DBD model is also a myogenic UAB model, since the etiology of this disease involves both neurogenic and myogenic mechanisms. Cystometric studies demonstrate that STZ-induced diabetic rats reveal time-dependent changes. At an early stage, they undergo compensated changes similarly to detrusor overactivity, and a few weeks later, they enter in a decompensated stage because of the oxidative stress resulting from the associated hyperglycemia, as well as of polyuria. Thus, in this decompensated stage, these animals reproduce some of the features of UAB observed in diabetic patients. They show raised bladder weight, increased PVR volume and voided volume, and reduced voiding efficiency, indicating an impaired bladder emptying.41

Limitations of animal models of underactive bladder

The ideal animal model of UAB would be one reflecting the symptoms and etiology of clinical UAB.41 Current approach of UAB animal modeling focuses on exploring one etiology at a time, which is insufficient and ineffective when applied to study the pathophysiology of a multifactorial condition like UAB.11

It is important to consider that exist various structural and functional differences in the bladder, not only between distinct animals, but also between animals and humans. Consequently, animal studies often show significant interspecies variable data, and the obtained findings are not always translatable to humans. The effects of BOO are a specific example of this situation. Contrary to rat models of induced BOO, situations of prolonged BOO do not seem to result in substantial clinical decompensation of detrusor function in humans. In fact, it is this interspecies variability that provides distinct advantages and drawbacks to each animal model of UAB, making them appropriate to explore different characteristics of this condition.11,41

However, although current models help to improve UAB understanding, they remain limited.41 So far, most of the animal studies on DBD) have employed the STZ-induced type 1 DM model, though most of patients have DM type 2.45 This is a problematic issue, given that there are numerous differences between these 2 types of DM that may result in distinct phenotypes of DBD in both diseases.
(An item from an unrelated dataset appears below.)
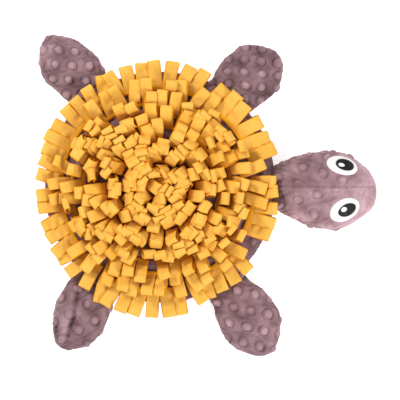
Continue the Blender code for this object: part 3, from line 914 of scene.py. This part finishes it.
def unrolled(points, bearing_deg):
    """Plan positions, with those on a limb's sides moved out to where they lie on flat fabric."""
    bearing = math.radians(bearing_deg)
    ahead = np.array((math.cos(bearing), math.sin(bearing)))
    leftward = np.array((-math.sin(bearing), math.cos(bearing)))
    along = points[:, :2] @ ahead
    side = points[:, :2] @ leftward
    slot = np.floor((along - along.min()) / SLICE).astype(int)
    crest, left, right = (np.full(slot.max() + 1, start) for start in (0.0, -1.0, 1.0))
    np.maximum.at(crest, slot, points[:, 2])
    np.maximum.at(left, slot, side)
    np.minimum.at(right, slot, side)
    across = side - ((left + right) / 2)[slot]
    drop = np.maximum(0, crest[slot] - points[:, 2])
    extra = np.sqrt(across ** 2 + ARCH * drop ** 2) - np.abs(across)
    return points[:, :2] + leftward * (np.sign(across) * extra)[:, None]


# Fades are given by where they start, or end, and how wide they are.
BELLY_FADE = (0.002, 0.004)  # the relief, in height
UNDER_FADE = (-0.55, 0.5)  # the same, in the upward part of the normal
SIDE_FADE = (0.2, 0.6)  # from upright to flat fabric
SIDE_RELIEF = 0.2  # share of the relief that is left where the fabric stands upright
HEAD_SIDE_RELIEF = 0.75
# Painted light and shade on the pile: its tone rises with the relief on the dots' tops and falls in the
# troughs.
MEAN_TONE = 0.42
PAINTED_SHADING_CONTRAST = 0.34
TONE_RELIEF = 0.0042  # relief at which the painted light on the pile is palest
MOTTLING = (75, 0.32, 41)  # scale, depth and seed of the tone of stroked patches


def make_plush(node, voxel, rounds, relief, added_tone, side_relief=SIDE_RELIEF, reshape=None):
    """A plush piece: the fine copy of a solid, with each point moved out by the relief.

    The pile is painted paler where it stands proud and darker in the troughs, as painted light and shade,
    and added_tone adds to that.
    """
    piece = fine_copy(node, voxel, rounds)
    mesh = piece.data
    if reshape:
        write_points(mesh, reshape(read_vectors(mesh, "co")))
    points, normals = read_vectors(mesh, "co"), read_vectors(mesh, "normal")
    share = fade(points[:, 2], *BELLY_FADE) * fade(normals[:, 2], *UNDER_FADE)
    share *= side_relief + (1 - side_relief) * fade(normals[:, 2], *SIDE_FADE)
    height = relief(points)
    # painted light on proud relief and painted shade in the troughs, plus added_tone
    tone = MEAN_TONE + PAINTED_SHADING_CONTRAST * np.clip(height / TONE_RELIEF, -1, 1) + added_tone(points)
    write_points(mesh, points + normals * (height * share)[:, None])
    set_tone(mesh, tone + ripple(points, *MOTTLING))
    mesh.shade_smooth()
    mesh.materials.clear()
    mesh.materials.append(PLUSH)
    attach(piece, "root")
    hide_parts(node)
    return piece


# ------------ shell
SHELL_DOTS = Dots(0.0799, 0.0721, 0.0198, -69.0, 0.0200, 21.0, 0.0025)
SHELL_RIPPLES = ((60, 0.0008), (140, 0.0004))
SHELL_SEED = 1
SHELL_VOXEL = 0.0020
SHELL_ROUNDS = 12
NECK_BEARING_DEG = 3  # here the fabric is drawn into folds and has no dots
NECK_HALF_DEG = 17
NECK_REACH = 1.5
NECK_FOLDS = (0.1180, 0.1275)  # distances from the shell's axis
NECK_FOLD = (0.0026, 0.0016)  # depth and half width


def round_off(points):
    """Moves the flat sides of the shell's solid out to the circle through its corners."""
    bearing = np.arctan2(points[:, 1], points[:, 0])
    side = 2 * math.pi / SHELL_SIDES
    off = bearing - (np.floor(bearing / side) + 0.5) * side
    points[:, :2] *= (np.cos(off) / math.cos(side / 2))[:, None]
    return points


def shell_relief(points):
    radius = np.hypot(points[:, 0], points[:, 1])
    down_the_side = np.maximum(0, SHOULDER_HEIGHT - points[:, 2])
    laid_out = points[:, :2] * (1 + down_the_side / np.maximum(radius, 0.001))[:, None]
    beside = np.abs(np.degrees(np.arctan2(points[:, 1], points[:, 0])) - NECK_BEARING_DEG)
    near_neck = smooth(NECK_REACH - NECK_REACH * beside / NECK_HALF_DEG)
    folds = sum(bell(radius - fold, *NECK_FOLD) for fold in NECK_FOLDS)
    height = dot_relief(laid_out, SHELL_DOTS) * (1 - near_neck) - folds * near_neck
    return rippled(height, points, SHELL_RIPPLES, SHELL_SEED)


# ------------ flippers
Limb = namedtuple("Limb", "node bearing_deg tone dots")
# tone is added to the pile's tone.
LIMBS = (
    Limb("flipper_front_left", 52, -0.09, Dots(0.1, 0.1352, 0.0201, -5.7, 0.0156, -88.7, 0.0048)),
    Limb("flipper_front_right", 303.5, 0.03, Dots(0.107, -0.1458, 0.0208, -12, 0.0198, -104.4, 0.0052)),
    Limb("flipper_rear_left", 126.5, 0.03, Dots(-0.1035, 0.1435, 0.0197, -2.4, 0.0176, -102.7, 0.0048)),
    Limb("flipper_rear_right", 237.5, -0.03, Dots(-0.0964, -0.1682, 0.0226, 27.9, 0.0216, -60.6, 0.0048)),
)
LIMB_RIPPLES = ((55, 0.0014), (130, 0.0008))
FIRST_LIMB_SEED = 2
LIMB_VOXEL = 0.0013
LIMB_ROUNDS = 25

# A fold runs down one flipper: a crease with the outer side raised beside it.
FOLDED_LIMB = "flipper_rear_right"
FOLD = ((-0.0964, -0.1200), (-0.1023, -0.1494), (-0.1129, -0.1882))
FOLD_CREASE = (0.0026, 0.0022)  # depth and half width
FOLD_ROLL = (0.0034, 0.0055)  # height and half width
ROLL_OFFSET = 0.0060
FOLD_ROOT = 0.012  # it fades out over this beyond its root, and over FOLD_TIP before its tip
FOLD_TIP = 0.020


def fold_relief(points):
    x, y = np.array(FOLD).T
    beside = points[:, 0] - np.interp(-points[:, 1], -y, x)
    inside = (fade(points[:, 1], y[-1], FOLD_TIP)
              * fade_before(points[:, 1], y[0] + FOLD_ROOT, FOLD_ROOT))
    return (bell(beside + ROLL_OFFSET, *FOLD_ROLL) - bell(beside, *FOLD_CREASE)) * inside


def make_flipper(limb, seed):
    def relief(points):
        height = dot_relief(unrolled(points, limb.bearing_deg), limb.dots)
        height = rippled(height, points, LIMB_RIPPLES, seed)
        return height + fold_relief(points) if limb.node == FOLDED_LIMB else height

    make_plush(limb.node, LIMB_VOXEL, LIMB_ROUNDS, relief, lambda points: limb.tone)


# ------------ head
Oval = namedtuple("Oval", "x y long_half short_half turn_deg")
Eye = namedtuple("Eye", "side white pupil glint")
EYES = (
    Eye("left", Oval(0.2127, 0.0246, 0.0185, 0.0104, -15), Oval(0.2156, 0.0250, 0.0107, 0.0064, -15),
        Oval(0.2115, 0.0248, 0.0036, 0.0022, -15)),
    Eye("right", Oval(0.2154, -0.0266, 0.0185, 0.0125, 27), Oval(0.2178, -0.0263, 0.0112, 0.0069, 27),
        Oval(0.2137, -0.0256, 0.0036, 0.0027, 20)),
)
HEAD_LEFT_DOTS = Dots(0.1682, 0.0247, 0.0238, -20.0, 0.0220, 72.0, 0.0034)
HEAD_RIGHT_DOTS = Dots(0.1835, -0.0082, 0.0236, 19.0, 0.0250, -97.8, 0.0034)
HEAD_RIPPLES = ((50, 0.0013), (120, 0.0006))
HEAD_SEED = 9
HEAD_ROUNDS = 50
NOSE_DOTS = (0.244, 0.018)  # the dots end here, and fade out over that before it
EYE_FADE = (0.95, 0.35)  # no dots near the eye whites, in sizes of the oval
SEAM_FADE = (0.002, 0.004)  # nor near the seam

# The seam along the crown: a groove, with the fabric drawn in beside it at every stitch.
SEAM_Y = 0.0006
GROOVE = (0.0013, 0.0013)  # depth and half width
TUCK_DEPTH = 0.0004
TUCK_WIDTH = 0.0060
PUCKER = 0.6  # how much the tucks differ in depth
PUCKER_PITCH = 0.009

# Painted light: the head's pile is painted paler than elsewhere, more so towards the nose and the right.
HEAD_PAINTED_LIGHT = 0.11
NOSE_PAINTED_LIGHT = 0.42
NOSE_LIGHT_FADE = (0.185, 0.060)
RIGHT_PAINTED_LIGHT = 0.18
RIGHT_LIGHT_FADE = (0.010, 0.045)


def from_oval(points, oval):
    """Distance from an oval's middle, as a share of its size in that direction."""
    turn = math.radians(oval.turn_deg)
    x, y = points[:, 0] - oval.x, points[:, 1] - oval.y
    along = x * math.cos(turn) + y * math.sin(turn)
    across = y * math.cos(turn) - x * math.sin(turn)
    return np.hypot(along / oval.long_half, across / oval.short_half)


def head_relief(points):
    places = unrolled(points, 0.0)
    beside = points[:, 1] - SEAM_Y
    dots = np.where(beside > 0, dot_relief(places, HEAD_LEFT_DOTS), dot_relief(places, HEAD_RIGHT_DOTS))
    dots *= fade(np.abs(beside), *SEAM_FADE)
    dots *= fade_before(points[:, 0], *NOSE_DOTS)
    for eye in EYES:
        dots *= fade(from_oval(points, eye.white), *EYE_FADE)
    pucker = 1 + PUCKER * np.sin(points[:, 0] * 2 * math.pi / PUCKER_PITCH)
    seam = dots - bell(beside, *GROOVE) - bell(beside, TUCK_DEPTH * pucker, TUCK_WIDTH)
    return rippled(seam, points, HEAD_RIPPLES, HEAD_SEED)


def head_painted_light(points):
    return (HEAD_PAINTED_LIGHT + NOSE_PAINTED_LIGHT * fade(points[:, 0], *NOSE_LIGHT_FADE)
            + RIGHT_PAINTED_LIGHT * fade_before(points[:, 1], *RIGHT_LIGHT_FADE))


# ------------ eyes
WHITE_LIFT = 0.0002
WHITE_THICKNESS = 0.0013
PUPIL_THICKNESS = 0.0008
GLINT_THICKNESS = 0.0006
PATCH_UNDER = 0.0004  # how far a patch reaches into what it lies on
PATCH_RINGS = 12
PATCH_SPOKES = 96
RIM_THICKNESS = 0.35  # share of the thickness that the rim has
RIM_POWER = 8  # how close to the rim a patch begins to round off
PUPIL_STITCHES = 0.02  # how far the stitches make the pupil's rim jagged


def make_patch(name, oval, lift, thickness, head_tree, material, jagged=0.0):
    """An oval patch that follows the head: a domed grid of rings, closed below."""
    turn = math.radians(oval.turn_deg)
    tops, lows = [], []

    def add(x, y, height):
        hit, normal = look_down(head_tree, x, y)
        tops.append(hit + normal * (lift + height))
        lows.append(hit + normal * (lift - PATCH_UNDER))

    add(oval.x, oval.y, thickness)
    for ring in range(1, PATCH_RINGS + 1):
        share = ring / PATCH_RINGS
        dome = RIM_THICKNESS + (1 - RIM_THICKNESS) * math.sqrt(max(0.0, 1 - share ** RIM_POWER))
        for spoke in range(PATCH_SPOKES):
            angle = 2 * math.pi * spoke / PATCH_SPOKES
            reach = share
            if ring >= PATCH_RINGS - 1:
                reach *= 1 + jagged * (1 if spoke % 4 < 2 else -1)
            x, y = turned(oval.long_half * math.cos(angle), oval.short_half * math.sin(angle), turn)
            add(oval.x + reach * x, oval.y + reach * y, thickness * dome)
    low = len(tops)
    rim = 1 + (PATCH_RINGS - 1) * PATCH_SPOKES
    faces = []
    for spoke in range(PATCH_SPOKES):
        after = (spoke + 1) % PATCH_SPOKES
        faces.append((0, 1 + spoke, 1 + after))
        faces.append((low, low + 1 + after, low + 1 + spoke))
        for start in range(1, rim, PATCH_SPOKES):
            a, b = start + spoke, start + after
            faces.append((a, a + PATCH_SPOKES, b + PATCH_SPOKES, b))
            faces.append((low + a, low + b, low + b + PATCH_SPOKES, low + a + PATCH_SPOKES))
        faces.append((rim + spoke, low + rim + spoke, low + rim + after, rim + after))
    patch = make_object(name, tops + lows, faces, material)
    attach(patch, "root")
    return patch


def make_eyes(head):
    tree = BVHTree.FromPolygons([vertex.co for vertex in head.data.vertices],
                                [face.vertices for face in head.data.polygons])
    for side, white, pupil, glint in EYES:
        patch = make_patch("eye_felt_" + side, white, WHITE_LIFT, WHITE_THICKNESS, tree, WHITE)
        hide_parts("eye_white_" + side)
        patch = make_patch("pupil_stitching_" + side, pupil, WHITE_THICKNESS, PUPIL_THICKNESS, tree,
                           BLACK, PUPIL_STITCHES)
        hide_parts("pupil_" + side)
        patch = make_patch("glint_stitching_" + side, glint, WHITE_THICKNESS + PUPIL_THICKNESS,
                           GLINT_THICKNESS, tree, WHITE)


# ------------ studio
AIM = Vector((0.0470, -0.0153, 0.0300))
CAMERA_UP = 2.0
LENS = 153.0
SENSOR_WIDTH = 36
LAMPS = {"key": ((-0.70, 0.70, 0.90), 0.35, 9.8), "fill": ((0.75, -0.75, 0.85), 0.45, 9)}
SKY = 0.71
FLOOR_HALF = 6.0
FLOOR_DROP = 0.0002  # below the part
FLOOR_GREY = 0.92
FLOOR_GLOW = 0.55


def make_studio():
    scene = bpy.context.scene
    camera = new_object("camera", bpy.data.cameras.new("camera"))
    camera.data.lens = LENS
    camera.data.sensor_width = SENSOR_WIDTH
    camera.location = AIM + Vector((0, 0, CAMERA_UP))
    scene.camera = camera
    scene.view_settings.view_transform = "Standard"
    scene.world = bpy.data.worlds.new("studio")
    scene.world.use_nodes = True
    set_inputs(scene.world.node_tree.nodes["Background"], {"Color": (1, 1, 1, 1), "Strength": SKY})
    for name, (place, size, power) in LAMPS.items():
        light = bpy.data.lights.new(name, "AREA")
        light.shape = "DISK"
        light.size = size
        light.energy = power
        lamp = new_object(name, light)
        lamp.location = place
        lamp.rotation_euler = (AIM - Vector(place)).to_track_quat("-Z", "Y").to_euler()
    paper = new_material("floor", grey(FLOOR_GREY), roughness=0.9)
    set_inputs(paper.node_tree.nodes["Principled BSDF"],
               {"Emission Color": (1, 1, 1, 1), "Emission Strength": FLOOR_GLOW})
    corners = [(FLOOR_HALF * x, FLOOR_HALF * y, 0) for x, y in ((-1, -1), (1, -1), (1, 1), (-1, 1))]
    floor = make_object("floor", corners, [(0, 1, 2, 3)], paper)
    floor.location.z = -FLOOR_DROP


FELT_CLOTH = felt_material()
PLUSH = plush_material()
WHITE = white_material()
BLACK = black_material()

make_studio()
make_plush("shell", SHELL_VOXEL, SHELL_ROUNDS, shell_relief, lambda points: 0.0, reshape=round_off)
for seed, limb in enumerate(LIMBS, start=FIRST_LIMB_SEED):
    make_flipper(limb, seed)
make_eyes(make_plush("head", LIMB_VOXEL, HEAD_ROUNDS, head_relief, head_painted_light, HEAD_SIDE_RELIEF))
make_felt(FELT_CLOTH)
For this reason, it becomes necessary for future research to focus on studying the pathogenesis of DBD in DM type 2 and developing novel animal models more adequate for this purpose.45

Overall, it turns out that the understanding of UAB pathophysiology is still hinder by the absence of proper animal models.41 Thus, to overcome this problem, more research is needed in the future to enhance animal modeling of UAB, namely by developing animal models that study interactions between the diverse pathologies associated with the onset of this condition.11,41

Conclusion

UAB is a complex and multifactorial LUT condition. Even though being common, both in men and women, and responsible for significant impacts in the quality of life of patients, UAB remains poorly understood and with limited and ineffective treatment options available. Although recent advances in UAB research have come to improve our knowledge about the complex pathophysiology of this condition, there are many doubts that remain, namely as regards the translational value of current animal models. Therefore, in the future, more research is required to develop more appropriate animal models that study interactions between the various pathologies involved in the onset of UAB.

Acknowledgments

None.

Conflicts of interest

The authors report no conflicts of interest.